Early fall is a boon for gardeners in Venice. Rainy weather and cooler temperatures allow plants and vegetables to thrive in the moist Lagoon. Farther south, for example on the Amalfi Coast, autumn is considered a second spring – la primavera in autunno. That’s also true for Venice to some extent.
Early fall is the main harvest season and Venice is brimming with colorful produce. But the colors we can see in early autumn must be nothing compared to what harvesting time looked like for more than 1000 years in our town, until the early 18th century.

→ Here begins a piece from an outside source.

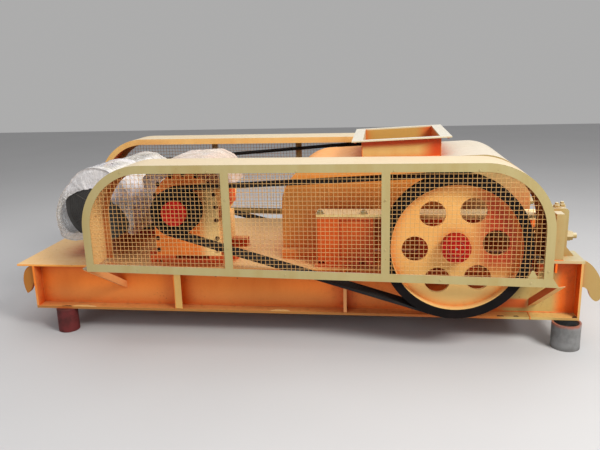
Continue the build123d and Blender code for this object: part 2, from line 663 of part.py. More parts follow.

300 years ago, you would have seen manufacturing sites in all parts of Venice that may well be called factories, using tons of blossoms to make ointments, soap, essential oils and flower waters. Blossoms were used to make herbal remedies and distilled to flavor sugar (no Venetian noblemen would have eaten plain sugar 300 years ago !!). In particular, Venetians loved sucaro a la lavanda – lavender sugar, or rose and violet-flavored cane sugar to sweeten drinks, cookies and cakes.
As the noble families used the blossoms from their gardens for their own purpose, the Venetian factories needed to look for blossoms elsewhere. They needed flowery ingredients in addition to spices, dried herbs and roots arriving from the Levant, Far East and Africa. So Venice involved its population in growing flowers …
Families with no garden plots of their own seized this opportunity to earn a living and cultivated edible flowers (herbs and shrubs) wherever they found a public corner. Fragrant urban gardening developed and blossoms were harvested simply everywhere and delivered to the factories to make soaps and perfumes.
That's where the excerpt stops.